Sixth Circuit Grants Tennessee’s Request for En Banc Hearing on Abortion Law

In a rare move that led one judge to question the court’s “reputation for impartiality,” the Sixth Circuit on Friday decided to hear initial arguments regarding Tennessee’s 48-hour waiting period abortion law — which was struck down by a federal judge — in front of the entire court.

(AP Photo/Rick Bowmer)

CINCINNATI (CN) — Arguments in the appeal regarding a Tennessee law that requires a woman seeking an abortion to wait 48 hours before the procedure will be heard in front of the full Sixth Circuit, according to an order released on Friday by the court.

The 2015 law was struck down after a bench trial in a 136-page ruling by a federal judge in October 2020 following a challenge by the state’s abortion providers.

U.S. District Judge Bernard Friedman, a Reagan appointee and visiting judge sitting in the Middle District of Tennessee, called the two-day waiting period in the law “gratuitously demeaning,” and found it unconstitutional.

The state of Tennessee appealed to the Sixth Circuit, who in a surprising move granted its motion to have initial arguments in the case heard by the entirety of the court.

Traditionally, arguments are heard by a three-judge panel that decides the case, at which point the losing party is able to petition for a rehearing in front of the en banc court.

Friday’s order was sparse, and stated simply that the petition for an en banc hearing was “circulated to all active judges of this court,” with “a majority of judges of this court having favored the suggestion.”

Not so subtle, however, was the dissent of U.S. Circuit Judge Karen Moore, a Bill Clinton appointee who objected to the disruption of the court’s traditional processes.

Moore cited statutory law, the Federal Rules of Appellate Procedure, and the Sixth Circuit’s “internal operating procedures” as imperatives that almost always require cases to be heard initially in front of a three-judge panel.

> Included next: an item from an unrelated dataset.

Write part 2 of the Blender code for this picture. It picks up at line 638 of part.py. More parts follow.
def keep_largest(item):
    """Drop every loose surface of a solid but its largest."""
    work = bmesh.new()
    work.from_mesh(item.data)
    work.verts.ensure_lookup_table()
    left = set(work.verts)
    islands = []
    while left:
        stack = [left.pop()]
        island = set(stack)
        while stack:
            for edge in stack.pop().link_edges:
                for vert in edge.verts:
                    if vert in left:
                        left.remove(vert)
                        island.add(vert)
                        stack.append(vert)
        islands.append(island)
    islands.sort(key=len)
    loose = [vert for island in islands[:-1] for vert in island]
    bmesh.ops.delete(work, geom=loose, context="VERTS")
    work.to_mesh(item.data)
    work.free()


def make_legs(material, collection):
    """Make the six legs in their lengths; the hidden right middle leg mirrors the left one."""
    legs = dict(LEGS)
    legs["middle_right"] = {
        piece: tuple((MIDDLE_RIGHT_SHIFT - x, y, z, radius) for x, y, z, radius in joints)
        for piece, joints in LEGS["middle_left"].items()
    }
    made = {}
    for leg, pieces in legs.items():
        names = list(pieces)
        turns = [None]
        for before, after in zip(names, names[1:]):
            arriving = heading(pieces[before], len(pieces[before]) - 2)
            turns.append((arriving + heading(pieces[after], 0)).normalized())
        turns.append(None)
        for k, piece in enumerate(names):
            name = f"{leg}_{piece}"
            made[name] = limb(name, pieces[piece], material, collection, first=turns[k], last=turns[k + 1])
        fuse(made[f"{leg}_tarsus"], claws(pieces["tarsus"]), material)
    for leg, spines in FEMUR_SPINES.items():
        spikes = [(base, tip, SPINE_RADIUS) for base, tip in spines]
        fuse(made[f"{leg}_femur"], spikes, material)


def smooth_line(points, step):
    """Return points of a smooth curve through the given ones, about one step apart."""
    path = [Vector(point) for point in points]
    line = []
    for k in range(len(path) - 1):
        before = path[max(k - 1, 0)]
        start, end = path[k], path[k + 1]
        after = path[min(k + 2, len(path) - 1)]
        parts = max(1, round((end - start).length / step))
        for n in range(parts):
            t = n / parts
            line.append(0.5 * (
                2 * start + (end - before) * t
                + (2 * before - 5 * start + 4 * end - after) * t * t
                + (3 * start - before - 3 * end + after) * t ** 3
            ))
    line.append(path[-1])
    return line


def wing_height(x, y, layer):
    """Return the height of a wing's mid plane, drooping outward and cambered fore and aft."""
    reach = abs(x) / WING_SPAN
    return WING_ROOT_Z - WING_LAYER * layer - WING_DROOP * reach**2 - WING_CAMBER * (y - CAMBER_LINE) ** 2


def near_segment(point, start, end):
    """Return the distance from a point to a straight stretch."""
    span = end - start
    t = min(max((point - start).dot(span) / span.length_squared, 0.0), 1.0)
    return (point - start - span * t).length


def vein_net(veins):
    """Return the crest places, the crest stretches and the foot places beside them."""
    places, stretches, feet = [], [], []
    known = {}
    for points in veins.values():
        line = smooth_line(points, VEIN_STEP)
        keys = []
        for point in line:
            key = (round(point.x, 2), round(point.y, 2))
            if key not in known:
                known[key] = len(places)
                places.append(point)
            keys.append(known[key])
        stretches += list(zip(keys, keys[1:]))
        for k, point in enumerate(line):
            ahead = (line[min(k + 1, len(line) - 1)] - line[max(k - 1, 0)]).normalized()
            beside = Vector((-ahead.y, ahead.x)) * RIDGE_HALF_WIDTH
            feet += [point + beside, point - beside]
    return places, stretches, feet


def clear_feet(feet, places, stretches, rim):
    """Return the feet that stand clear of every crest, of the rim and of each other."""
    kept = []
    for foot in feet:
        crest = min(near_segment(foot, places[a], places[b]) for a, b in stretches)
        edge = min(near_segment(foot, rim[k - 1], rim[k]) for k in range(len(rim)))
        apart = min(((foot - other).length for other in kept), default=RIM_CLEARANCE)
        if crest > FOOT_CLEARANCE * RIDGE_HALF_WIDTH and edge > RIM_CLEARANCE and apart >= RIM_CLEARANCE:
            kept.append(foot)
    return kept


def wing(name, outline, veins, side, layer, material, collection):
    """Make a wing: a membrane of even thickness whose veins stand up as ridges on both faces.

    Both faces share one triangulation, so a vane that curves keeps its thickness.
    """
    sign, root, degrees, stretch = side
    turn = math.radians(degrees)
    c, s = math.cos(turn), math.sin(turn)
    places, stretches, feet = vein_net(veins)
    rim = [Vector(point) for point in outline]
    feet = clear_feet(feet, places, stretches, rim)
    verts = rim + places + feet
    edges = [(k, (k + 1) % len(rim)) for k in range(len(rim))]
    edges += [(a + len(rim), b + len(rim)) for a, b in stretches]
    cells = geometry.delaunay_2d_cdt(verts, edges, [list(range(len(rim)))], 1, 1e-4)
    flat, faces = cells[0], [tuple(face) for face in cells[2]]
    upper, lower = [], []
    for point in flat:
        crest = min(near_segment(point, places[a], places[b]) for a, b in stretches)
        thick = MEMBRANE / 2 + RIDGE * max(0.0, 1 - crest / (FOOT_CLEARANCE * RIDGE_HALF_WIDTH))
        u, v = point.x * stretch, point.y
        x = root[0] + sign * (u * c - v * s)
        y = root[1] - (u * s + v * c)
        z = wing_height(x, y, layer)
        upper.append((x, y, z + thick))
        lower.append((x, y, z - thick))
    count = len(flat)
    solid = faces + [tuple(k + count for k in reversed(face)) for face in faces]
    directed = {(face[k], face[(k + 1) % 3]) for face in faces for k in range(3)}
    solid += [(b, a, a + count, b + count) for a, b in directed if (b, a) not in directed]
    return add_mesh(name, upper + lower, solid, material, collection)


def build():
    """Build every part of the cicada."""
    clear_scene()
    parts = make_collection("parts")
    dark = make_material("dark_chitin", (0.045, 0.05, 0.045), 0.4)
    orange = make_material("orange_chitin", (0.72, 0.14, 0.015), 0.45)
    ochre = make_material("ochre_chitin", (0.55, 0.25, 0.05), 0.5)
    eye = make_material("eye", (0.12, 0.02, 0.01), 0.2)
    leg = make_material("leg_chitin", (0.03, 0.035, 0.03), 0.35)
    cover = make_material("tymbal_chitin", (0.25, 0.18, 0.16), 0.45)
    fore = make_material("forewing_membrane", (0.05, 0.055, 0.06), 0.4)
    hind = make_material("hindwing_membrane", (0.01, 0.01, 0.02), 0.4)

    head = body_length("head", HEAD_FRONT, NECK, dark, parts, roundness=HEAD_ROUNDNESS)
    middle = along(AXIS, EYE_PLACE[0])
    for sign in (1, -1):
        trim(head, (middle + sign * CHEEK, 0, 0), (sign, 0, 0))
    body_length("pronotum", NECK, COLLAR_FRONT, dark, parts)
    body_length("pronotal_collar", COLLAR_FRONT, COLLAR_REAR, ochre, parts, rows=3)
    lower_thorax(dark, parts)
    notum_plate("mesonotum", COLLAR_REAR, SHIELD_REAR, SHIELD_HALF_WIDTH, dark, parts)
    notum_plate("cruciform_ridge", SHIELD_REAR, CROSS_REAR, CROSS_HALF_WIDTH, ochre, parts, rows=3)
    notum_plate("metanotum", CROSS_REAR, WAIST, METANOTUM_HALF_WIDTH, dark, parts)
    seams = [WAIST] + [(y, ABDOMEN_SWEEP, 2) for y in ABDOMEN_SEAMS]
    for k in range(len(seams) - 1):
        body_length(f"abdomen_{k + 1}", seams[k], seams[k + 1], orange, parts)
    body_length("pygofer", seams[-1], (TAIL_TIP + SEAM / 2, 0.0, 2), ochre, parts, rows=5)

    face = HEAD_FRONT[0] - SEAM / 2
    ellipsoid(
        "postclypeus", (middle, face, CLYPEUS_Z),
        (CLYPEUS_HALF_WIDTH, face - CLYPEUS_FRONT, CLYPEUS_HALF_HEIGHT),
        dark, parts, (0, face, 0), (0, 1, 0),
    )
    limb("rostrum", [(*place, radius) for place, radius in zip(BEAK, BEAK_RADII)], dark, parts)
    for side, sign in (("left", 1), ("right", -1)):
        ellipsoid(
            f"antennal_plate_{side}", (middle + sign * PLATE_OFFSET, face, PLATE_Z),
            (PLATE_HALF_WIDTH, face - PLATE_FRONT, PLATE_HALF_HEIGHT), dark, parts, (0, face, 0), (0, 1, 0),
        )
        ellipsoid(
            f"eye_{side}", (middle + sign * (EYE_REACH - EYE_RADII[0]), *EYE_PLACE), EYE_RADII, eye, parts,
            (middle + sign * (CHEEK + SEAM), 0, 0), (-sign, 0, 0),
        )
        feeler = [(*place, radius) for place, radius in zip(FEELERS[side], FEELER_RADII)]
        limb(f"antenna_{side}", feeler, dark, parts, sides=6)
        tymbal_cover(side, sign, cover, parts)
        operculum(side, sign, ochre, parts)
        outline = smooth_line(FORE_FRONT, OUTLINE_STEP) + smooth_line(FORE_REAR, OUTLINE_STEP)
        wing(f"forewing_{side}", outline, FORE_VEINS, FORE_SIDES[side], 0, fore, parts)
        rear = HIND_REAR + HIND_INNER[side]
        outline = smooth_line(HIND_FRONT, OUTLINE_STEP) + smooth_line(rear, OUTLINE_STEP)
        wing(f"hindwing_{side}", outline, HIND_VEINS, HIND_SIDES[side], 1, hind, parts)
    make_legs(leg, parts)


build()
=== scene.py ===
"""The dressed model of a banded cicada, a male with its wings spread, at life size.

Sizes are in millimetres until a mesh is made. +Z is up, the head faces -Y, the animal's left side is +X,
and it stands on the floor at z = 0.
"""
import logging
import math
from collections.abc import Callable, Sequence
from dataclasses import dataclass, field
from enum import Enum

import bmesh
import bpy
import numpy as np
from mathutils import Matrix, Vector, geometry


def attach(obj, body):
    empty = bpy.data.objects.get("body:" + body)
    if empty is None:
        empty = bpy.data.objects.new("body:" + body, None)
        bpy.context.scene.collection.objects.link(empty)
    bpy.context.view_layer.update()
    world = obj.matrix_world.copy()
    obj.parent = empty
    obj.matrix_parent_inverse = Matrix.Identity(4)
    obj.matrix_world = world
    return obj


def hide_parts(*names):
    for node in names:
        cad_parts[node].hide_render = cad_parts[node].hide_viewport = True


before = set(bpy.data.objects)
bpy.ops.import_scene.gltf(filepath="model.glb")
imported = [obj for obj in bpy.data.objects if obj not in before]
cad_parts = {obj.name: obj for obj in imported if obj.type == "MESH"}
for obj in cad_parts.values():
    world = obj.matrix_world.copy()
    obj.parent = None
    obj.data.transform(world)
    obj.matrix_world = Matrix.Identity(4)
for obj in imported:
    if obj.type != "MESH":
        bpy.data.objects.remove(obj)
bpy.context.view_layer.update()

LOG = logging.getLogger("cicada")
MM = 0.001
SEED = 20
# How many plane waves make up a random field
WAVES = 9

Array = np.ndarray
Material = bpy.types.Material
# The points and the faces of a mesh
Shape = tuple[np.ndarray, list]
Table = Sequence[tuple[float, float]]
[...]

“It also comes from common sense,” she said. “‘Panel decisions refine, narrow, and focus issues before the court.’ Even with a panel decision to work from, hearing a case en banc is ‘a rarely satisfying, often unproductive, always inefficient process.'”

Moore refused to mince words in her dissent, and said her colleagues’ decision “lacks a principled basis and tarnishes this court’s reputation for impartiality and independence.”

Moore sat on the panel that denied Tennessee’s petition for a stay of the lower court’s ruling pending the outcome of the appeal, and questioned the actions of another judge on that panel, U.S. Circuit Judge Amul Thapar, a Trump appointee.

“Judge Thapar disagreed [with the panel’s decision],” she said. “So vehemently did he disagree that he called for ‘immediate correction’ of the stay order, urging appellants to seek initial hearing en banc.

“Appellants readily obliged, filing a petition for initial hearing en banc. By granting that petition, a majority of this court has sent a dubious message about its willingness to invoke that extraordinary — and extraordinarily disfavored — procedure in ideologically charged cases.”

Moore opined the vote was the outcome of a prediction by the majority “that the panel would reach a conclusion on the merits of the case that a majority of the en banc court disagrees with. That prediction is a dangerous one.”

In a scathing conclusion, she lamented the court’s decision to “wield [its] en banc authority so indiscriminately,” and pointed out that any perceived error in a panel’s decision is meant “to be cured through rehearing en banc. Alas, it seems to me that we have moved on to sorrier times.”

“Appellants,” she continued, “have unabashedly sought to avoid panel review of the merits in a case involving a controversial issue because they dislike its panel’s composition and the panel’s resolution of the stay motion. In endorsing this game of procedural hopscotch, a majority of the en banc court has embarked on an unsettling course.”

The arguments in the case have yet to be scheduled, and Friday’s decision came on the heels of several briefs filed by amicus parties, including a group of medical professionals in support of Tennessee’s abortion providers, as well as the attorney generals of several other states.

The brief filed by healthcare providers pointed out the law would compound an already undue burden on women seeking an abortion in the state, especially considering only four cities have the facilities required to provide abortion care.

The medical providers argued the law will increase costs and the potential likelihood of complications for women seeking abortions, and that the waiting period “serves only to undermine patient autonomy and force physicians to question, or appear to question, their patients’ well-informed decisions.”

The states of Illinois, California, Colorado, Connecticut, Delaware, Hawaii, Maine, Maryland, Massachusetts, Michigan, Nevada, New Jersey, New Mexico, New York, Oregon, Rhode Island, Vermont, Virginia, Washington and the District of Columbia also filed a brief in support of the abortion providers.

The brief said the waiting period does not ensure informed consent, as Tennessee claims, but rather “increases the costs of accessing abortion … imposes serious burdens on women seeking to terminate pregnancies … and, in some cases, eliminat[es] a woman’s ability to exercise her constitutional right at all.”